It's hard to believe it's already been a year since Meghan Markle married Prince Harry. Photo / AP
How much can happen in a year! In a matter of about 366 days.
Meghan Markle has gone from being a single woman with a shuttered lifestyle blog and Deal or No Deal appearance on her CV to being an HRH, wife, mother and owner of her own private yoga studio.
This Sunday, May 19, marks one year since Prince Harry slipped into his ceremonial Blues and Royals frock coat, carefully brushed his ginger locks and married an activist who can wear the hell out a Givenchy frock, reports news.com.au.
While more than two billion people tuned it to watch Harry and Meghan say their vows (and to ogle Idris Elba and George Clooney in the pews) there is one detail about the big day that is one absolutely heartwarming.
That beautiful little bouquet that Meghan carried down the aisle? Harry helped pick the flowers for it.
Absolutely and a very good one as well. Phillipa Craddock, who is quite the society florist, was in charge of creating the stunning arrangements in St George's chapel and the flower girls floral headbands.
Craddock used "locally sourced foliage from native trees" from Windsor Garden and incorporated white garden roses, peonies, foxgloves, and branches of birch and beech into her sculptural creations.
Basically, she roamed the Queen's gardens with a pair of secateurs and went to town.
Ever since Queen Victoria's eldest daughter wed in 1858, all royal brides have carried a sprig of myrtle from a very particular bush on the Isle of Wight in their posies when they walk down the aisle.
When it came time for our favourite Los Angeles-native to decide what blooms to carry, she adhered to this 161-year-old tradition.
Meghan also decided to include forget-me-nots which were Diana, Princess of Wales' favourite flower. (Interestingly, the Mother's Day post shared by @SussexRoyal of Meghan's hands and newborn Archie's feet also featured the tiny but heavenly smelling blooms.)
"We have a very small garden here that we had been planting things in the fall," the now Duchess of Sussex has said in a series of interviews recorded to run during the Windsor Castle exhibition of her wedding dress.
However, nature had intervened.
"We didn't have as many flowers in our little garden as we had hoped for because I think it snowed at Easter!" Harry said. "That kind of ruined the whole thing!"

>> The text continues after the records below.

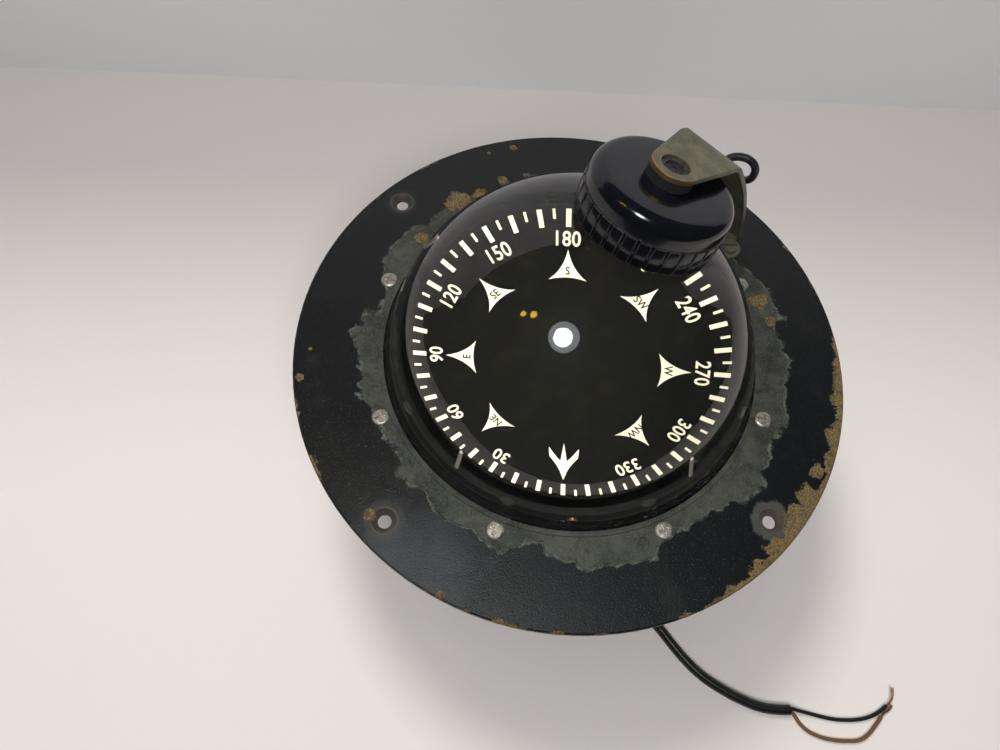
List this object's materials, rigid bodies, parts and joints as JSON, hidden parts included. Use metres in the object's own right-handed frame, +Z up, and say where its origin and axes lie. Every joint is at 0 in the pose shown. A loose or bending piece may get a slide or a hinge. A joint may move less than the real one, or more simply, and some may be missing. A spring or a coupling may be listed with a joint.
{
  "type": "flush-mount magnetic compass",
  "caption": "Domed liquid compass on a flat round flange, with a gimballed card, a lamp hood held on a bent strap, and a two-core supply cord.",
  "frame": {"origin": "bowl axis at the underside of the compensator housing", "axes": "+Z up along the bowl axis; -Y towards the reader; the lamp hood stands at 43 degrees from +X towards +Y"},
  "size_m": [0.2665, 0.267, 0.1735],
  "materials": {
    "black_lacquer": "worn satin black lacquer",
    "bowl_paint": "matt dark paint",
    "clear_dome": "clear, polished",
    "black_sealant": "glossy, uneven",
    "black_rubber": "matt",
    "plated_screw": "dull plated",
    "brass_fitting": "turned, slightly dull",
    "bronze_patina": "dark olive patina",
    "fibre_washer": "matt fibre",
    "cover_brass": "dull",
    "magnet_steel": "ground",
    "pivot_steel": "polished",
    "gimbal_black": "matt black",
    "counter_lead": "cast",
    "pin_metal": "pale, plated",
    "card_black": "matt black with ivory print",
    "float_skin": "matt",
    "jewel_red": "polished stone",
    "hood_black": "glossy black moulding",
    "filter_red": "red, clear",
    "insulator_brown": "matt",
    "bulb_clear": "clear",
    "cable_black": "satin",
    "cable_brown": "satin",
    "copper_strand": "bright strands"
  },
  "bodies": {
    "casing": {"mounting_flange": "black_lacquer", "dome": "clear_dome", "sealant_bead": "black_sealant", "dome_gasket": "black_rubber", "flange_screws": "plated_screw", "bowl_rim": "bowl_paint", "bowl": "bowl_paint", "filler_plug": "brass_fitting", "filler_washer": "fibre_washer", "diaphragm": "black_rubber", "diaphragm_cover": "cover_brass", "cover_screws": "plated_screw", "compensator_housing": "cover_brass", "gimbal_pivot_screws": "brass_fitting", "hood_strap": "bronze_patina", "strap_screws": "bronze_patina", "hood_spacer": "black_rubber", "hood_body": "hood_black", "filter_gasket": "black_rubber", "lamp_socket": "brass_fitting", "lamp_insulator": "insulator_brown", "lamp_contact": "brass_fitting", "bulb_base": "brass_fitting", "bulb_glass": "bulb_clear", "lead_grommet": "brass_fitting", "lamp_lead": "cable_black", "cord_gland": "black_rubber", "gland_screws": "plated_screw", "cord_jacket": "cable_black", "core_black": "cable_black", "core_brown": "cable_brown", "core_strands": "copper_strand"},
    "ns_adjuster": {"ns_adjuster_rod": "brass_fitting", "ns_magnets": "magnet_steel"},
    "ew_adjuster": {"ew_adjuster_rod": "brass_fitting", "ew_magnets": "magnet_steel"},
    "outer_gimbal": {"outer_gimbal_ring": "gimbal_black", "inner_pivot_pins": "brass_fitting"},
    "inner_gimbal": {"inner_gimbal_ring": "gimbal_black", "cradle_arms": "gimbal_black", "counterweight": "counter_lead", "pivot_post": "brass_fitting", "pivot_point": "pivot_steel", "lubber_pins": "pin_metal"},
    "card": {"card_disc": "card_black", "card_float": "float_skin", "jewel_cup": "brass_fitting", "pivot_jewel": "jewel_red", "card_magnets": "magnet_steel"},
    "filter": {"hood_filter": "filter_red"},
    "ring": {"hood_ring": "hood_black"}
  },
  "joints": [
    {"name": "gimbal_roll", "type": "hinge", "parent": "casing", "child": "outer_gimbal", "pos_m": [0, 0, 0.0665], "axis": [1, 0, 0], "range_deg": [-20, 20]},
    {"name": "gimbal_pitch", "type": "hinge", "parent": "outer_gimbal", "child": "inner_gimbal", "pos_m": [0, 0, 0.0665], "axis": [0, 1, 0], "range_deg": [-20, 20]},
    {"name": "card_turn", "type": "hinge", "parent": "inner_gimbal", "child": "card", "pos_m": [0, 0, 0.0685], "axis": [0, 0, 1], "continuous": true},
    {"name": "ns_adjust", "type": "hinge", "parent": "casing", "child": "ns_adjuster", "pos_m": [0, 0, 0.008], "axis": [0, 1, 0], "continuous": true},
    {"name": "ew_adjust", "type": "hinge", "parent": "casing", "child": "ew_adjuster", "pos_m": [0, 0, 0.0136], "axis": [1, 0, 0], "continuous": true},
    {"name": "filter_slide", "type": "slide", "parent": "casing", "child": "filter", "axis": [-0.2441, -0.2277, -0.9426], "range_m": [0, 0.00121]},
    {"name": "ring_turn", "type": "hinge", "parent": "filter", "child": "ring", "pos_m": [0.01953, 0.01821, 0.147], "axis": [0.2441, 0.2277, 0.9426], "range_deg": [0, 360]}
  ],
  "couplings": [
    {"joint": "filter_slide", "follows": "ring_turn", "m_per_rad": 0.00019099}
  ]
}
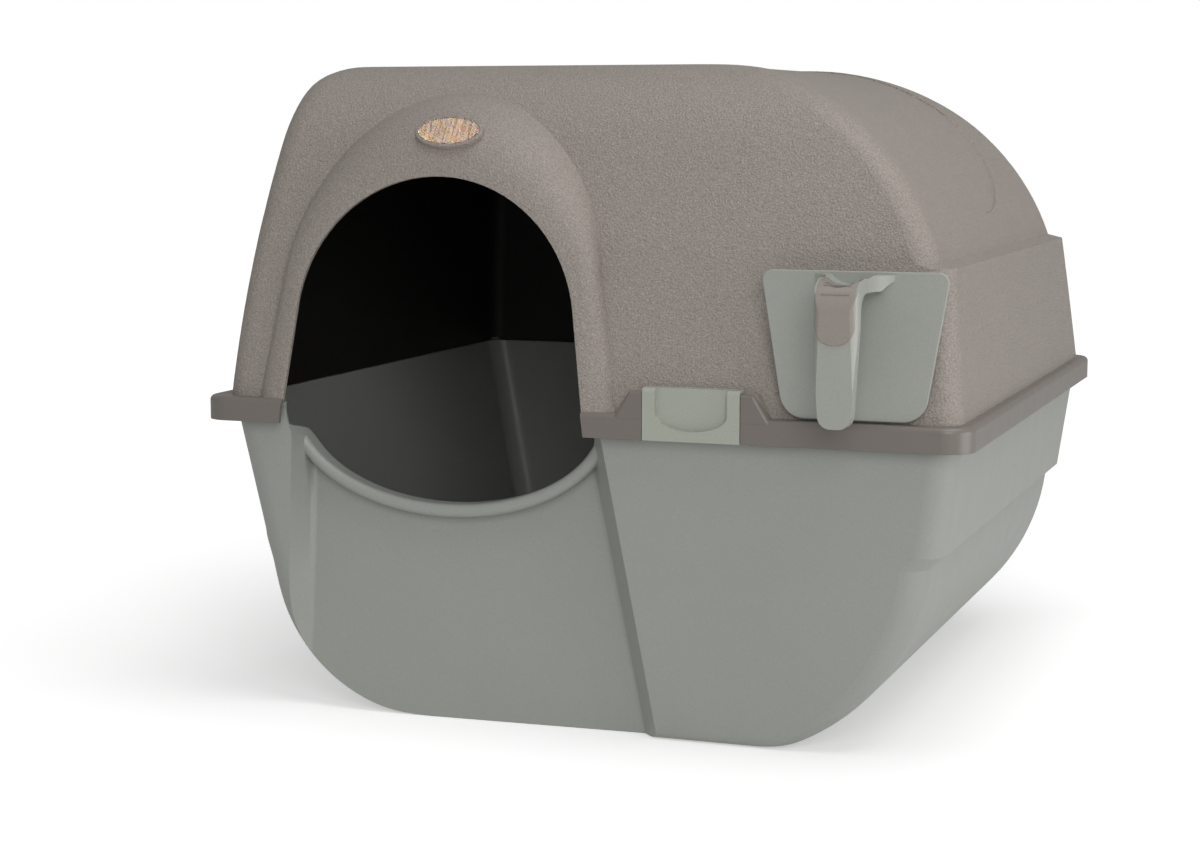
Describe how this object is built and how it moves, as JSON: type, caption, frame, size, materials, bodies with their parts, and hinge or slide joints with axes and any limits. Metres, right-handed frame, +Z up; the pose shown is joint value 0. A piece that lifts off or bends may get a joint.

"What was really special, I think, was that the morning of the wedding Harry went in and he picked some flowers to go into my bouquet which was really beautiful and something that makes it sentimental and really meaningful," Meghan said.
While this might sound like a detail ripped from Mills & Boon or some hardcore romantic royal fan fiction, this fact has actually was also confirmed by the palace in a press release.
THE WEDDING GOWN SECRET
That was not the only incredibly touching detail the couple included on their big day.
According to Harry: Life, Loss And Love by Katie Nicholl, Meghan's $200,000 Givenchy gown also included a deeply romantic gesture. Designer Clare Waight Keller had sewn a piece of fabric from the frock Meghan wore on her first date with Harry, into the stunning white silk gown.